Heyet üyesi Zübeyde Teker, 1990’lı yıllarda imha, inkar, asimilasyon politilarının görüldüğünü anlatırken, yeni bir ülke hayal ettiklerini söyledi. Teker, şöyle devam etti:
"O yüzden ’Demokratik çözüm’ diyoruz. Demokratik çözüm, inanıyoruz ve umut ediyoruz ki bunca yıl yaşadıklarımızın hafızalardan silinmesine yeni nesilin bizim yaşadıklarımızı yaşamayacağı bir sürece gelinmesine bu ülkenin; herkesin kendi yaşadığı ve yaşattığı kimlikleriyle mutlu olduğu ortamların sunulduğu bir ülkeye dönüşmesine hizmet eder."
KURT: YERLİ MALI PROJE
Heyet üyelerinden Abdurrahman Kurt, bu süreci kimilerinin yeni Osmanlı, yeni Osmanlıcık gibi ifade ettiğini belirterek, şöyle konuştu:
"Suçlama gibi söylüyorlar.

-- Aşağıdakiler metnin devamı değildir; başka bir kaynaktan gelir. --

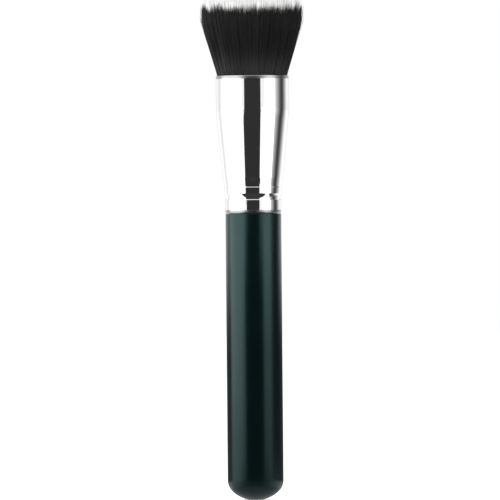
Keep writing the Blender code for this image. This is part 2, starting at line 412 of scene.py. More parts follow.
def makeNearDisc():
    middle = aroundBrush(nearDisc["azimuth"], nearDisc["away"], nearDisc["lift"])
    disc = addDisc("nearDisc", nearDisc["radius"], middle)
    material, maker, sockets = makeCloth("nearDiscCloth", nearDisc["shade"])
    x, y = maker.parts(maker.place())[:2]
    across = x - middle.x
    along = y - middle.y
    fromMiddle = maker.math("SQRT", across * across + along * along)
    edge = nearDisc["radius"]
    cover = maker.ease(fromMiddle, (1 - nearDisc["soft"]) * edge, edge, 1.0, 0.0)
    maker.feed(sockets["cover"], cover)
    hangFlag(disc, material)


def makeFootDisc():
    disc = addDisc("footDisc", footDisc["radius"], (0, 0, footDisc["lift"]))
    material, maker, sockets = makeCloth("footDiscPaintedShade", 0.0)
    x, y = maker.parts(maker.place())[:2]
    away = x * x + y * y
    beside = maker.math("DIVIDE", x * x, away)
    around = maker.ease(beside, 0.0, 1.0, footShade["before"], footShade["beside"])
    outward = maker.ease(maker.math("SQRT", away), footDisc["inner"], footDisc["outer"])
    shade = footShade["middle"] * (1 - outward) + around * outward
    maker.feed(sockets["shade"], maker.grey(shade))
    hangFlag(disc, material)


def makeLowRing():
    radius, top = lowRing["radius"], lowRing["top"]
    deselectAll()
    bpy.ops.mesh.primitive_cylinder_add(
        vertices=lowRing["segments"], radius=radius, depth=top,
        end_fill_type="NOTHING", location=(0, 0, top / 2),
    )
    ring = bpy.context.object
    ring.name = "lowRing"
    bpy.ops.object.transform_apply(location=True, rotation=True, scale=True)
    material, maker, sockets = makeCloth("lowRingCloth", lowRing["shade"])
    x, y, height = maker.parts(maker.place())
    frontEdge = [share * radius for share in lowRing["frontShares"]]
    backEdge = [share * radius for share in lowRing["backShares"]]
    front = maker.ease(y, *frontEdge, lowRingCover["front"], 0.0)
    front = front * maker.ease(height, lowRing["frontTopShare"] * top, top, 1.0, 0.0)
    side = maker.ease(y, *backEdge, lowRingCover["side"], lowRingCover["back"])
    side = side * maker.ease(height, lowRing["full"], top, 1.0, 0.0)
    keyward = aroundBrush(softboxes["keyBox"]["azimuth"], 1 / radius, 0)
    toKey = maker.ease(x * keyward.x + y * keyward.y, *lowRing["keyCosines"])
    key = maker.ease(height, 0.0, top, lowRingCover["key"], 0.0)
    side = side * (1 - toKey) + key * toKey
    maker.feed(sockets["cover"], maker.math("MAXIMUM", front, side))
    hangFlag(ring, material)


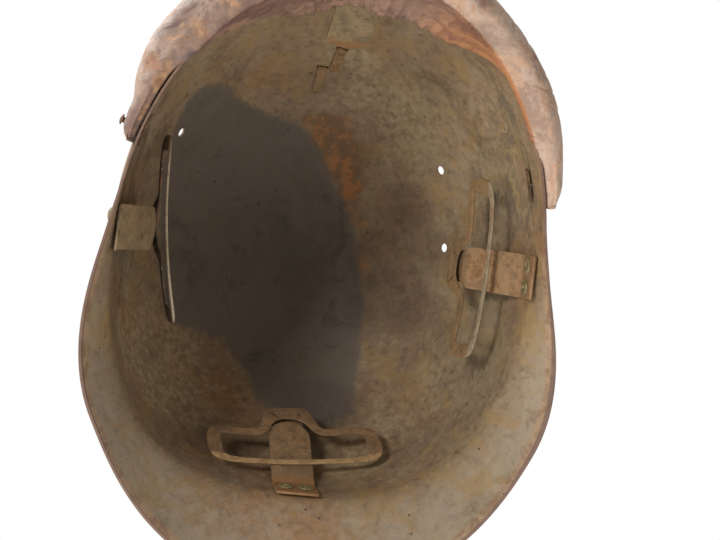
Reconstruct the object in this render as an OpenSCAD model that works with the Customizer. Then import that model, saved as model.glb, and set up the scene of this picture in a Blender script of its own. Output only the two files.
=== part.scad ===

Aslında böyle de değildir. Çünkü biz herhangi birilerine karşı da bunu koruma olarak yapmıyoruz. Sadece kendi ayaklarımız üzerinde durmak için yapıyoruz bunu. Bunu söyleyenlere baktığımız zaman onlar kendi aralarındaki sınırları çoktan anlamsızlaştırmışlar zaten. Siz Avrupa Birliği’ne baktığınız zaman Hollanda’dan Fransa’ya, Fransa’dan İtalya’ya, İtalya’dan Almanya’ya buradan Bursa’ya, Ankara’ya, Diyarbakır’a, Hakkari’ye gider gibi geçiyor, gidiyorsunuz arada sınırın olduğunu bile fark etmiyorsunuz. Kimse onlara Sayın Davutoğlu’nun dediği gibi, ’Biz esir olmayı mı canlandırıyorsunuz’ demedi. Ama bizler kendi aramızdaki bu suni sınırları kaldırmaya kalktığımız anda bunlarla karşılaşıyoruz. Bu yerli malı bir projedir. Bir başka önemi buradadır. Bunun içerisinde burada yaşayan ve hayatı, bu coğrafyayı, değerleri paylaşan insanlar hep beraber biz varız. Şu anda aramızda aracı yok. ’Yüz yüze göz göze diz dize’ bu süreci götürüyoruz. Eğer ki bu süreçten başarıyla çıkarsak bunun açtığı kapı büyük bir Türkiye’nin kapısıdır ve bu büyük Türkiye ayakları üzerinde duran bir Ortadoğu’ya gidişin kapısıdır. Bu bakış sadece bize ait de değildir."
'TERÖRÜN BİTİRİLMESİ SÜRECİ'
Tarihi bir süreçten geçildiğini söyleyen Ayhan Ogan, "Milletler o tarihlerinde çok önemli karar verme dönemleri ve kendilerini yeniden yapılandırma dönemleri vardır. Bu çok önemli karalar alıp yeniden yapılandırma dönemlerinden birisidir. Bizden sonraki kuşaklar bunu böyle anlatacaklar. Tarih bunu böyle anlatacaktır. Bizim bilinen 2 bin yıllık tarihimizde bütün devlerin aklı kendisini yenileyebildiği için bu millet bugüne kadar güçlü bir şekilde ayakta kalmayı başarmıştır. Bugün yine bunu yapabilecek kapasite güç ve birikime sahiptir. Tecrübeye sahiptir. Bu yürütülen süreç Türkiye’de yürütülen terörün bitirilmesi sürecidir" dedi.
Heyet üyesi Sibel Ersalan da, heyetteki arkadaşlarının kendi görüşlerini söylediklerini ifade ederken, "Sivil toplum kuruluşları fikirlerini dosyalayıp bize verecekler. Biz herhangi bir gurubu, her hangi bir siyasi partiyi temsil ederek gelmedik buraya" dedi.
Mehmet Uçum ise, Cumhuriyete vurgu yaparak, "Kuruluşundan beri Cumhuriyet egemenlik kayıtsız şartsız milletindir etrafı üzerinde bina edildiği söylendi. Ama kuruluşundan sonra egemenliği millet adına bazı kuruluşlar kullandı" dedi.